You can walk along much of the walls. The full circuit takes about two hours at a relaxed pace. In May, with the right temperatures, it's one of the best walks you can do in the Alentejo. Bring water, a hat, and decent shoes.

Fort Santa Luzia and Fort da Graça are the two highlights. Fort da Graça, on a hilltop north of the city, was closed for decades and only recently restored and opened to the public. The view from up there is absurd. Check opening hours before you go, as they can vary.

Day trip to Portalegre

If you have more than two days, Portalegre is about 45 minutes away and is another of those Alentejo destinations that deserves more attention than it gets. Our guide to a real weekend in Portalegre covers the essentials without the usual tourist traps.

The city has historic neighbourhoods best explored on foot, and our guide to Portalegre's neighbourhoods worth the walk is the best starting point. And when hunger hits, check our guide on where locals actually eat in Portalegre.

Costs and logistics

Elvas is cheap. This is the Upper Alentejo, not Comporta. A decent meal with wine costs between €15 and €25 per person. Rural tourism accommodation runs €60-90 per night. Vila Galé prices are higher, as you'd expect, but still competitive compared to Lisbon.

Parking in the centre is relatively easy, especially outside the summer months. In May you won't have problems.

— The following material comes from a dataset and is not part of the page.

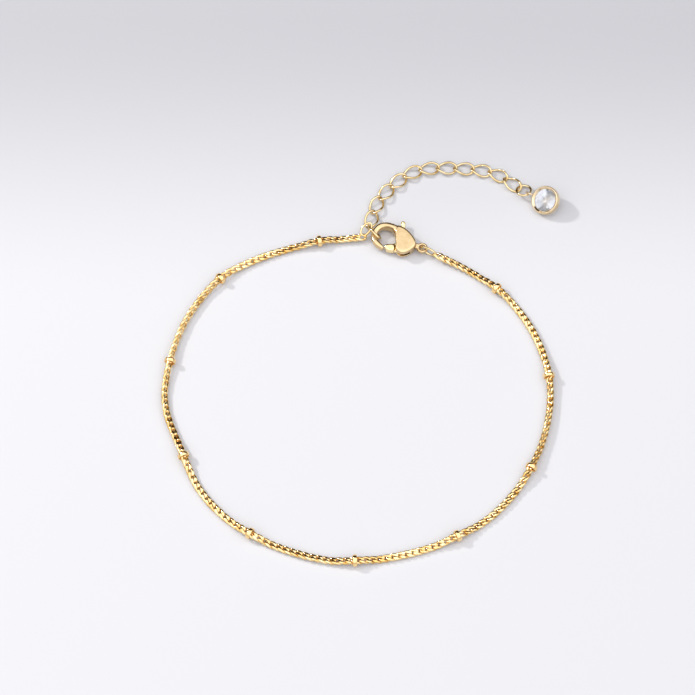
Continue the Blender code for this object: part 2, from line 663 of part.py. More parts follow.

The city is small. Two days is enough to see everything at a comfortable pace. Three days lets you include Portalegre and perhaps a stop in Campo Maior, 20 minutes away and famous for its flower festival, though that typically happens in September.

The verdict

Elvas isn't for beach people. It's not for nightlife people. It's for people who want to walk along monumental fortress walls practically alone, listen to fado in a converted schoolhouse, eat crystallized plums while looking at Spain, and feel like they've found something 95% of tourists in Portugal will never see. In May, with the right warmth and long days, it's perfect.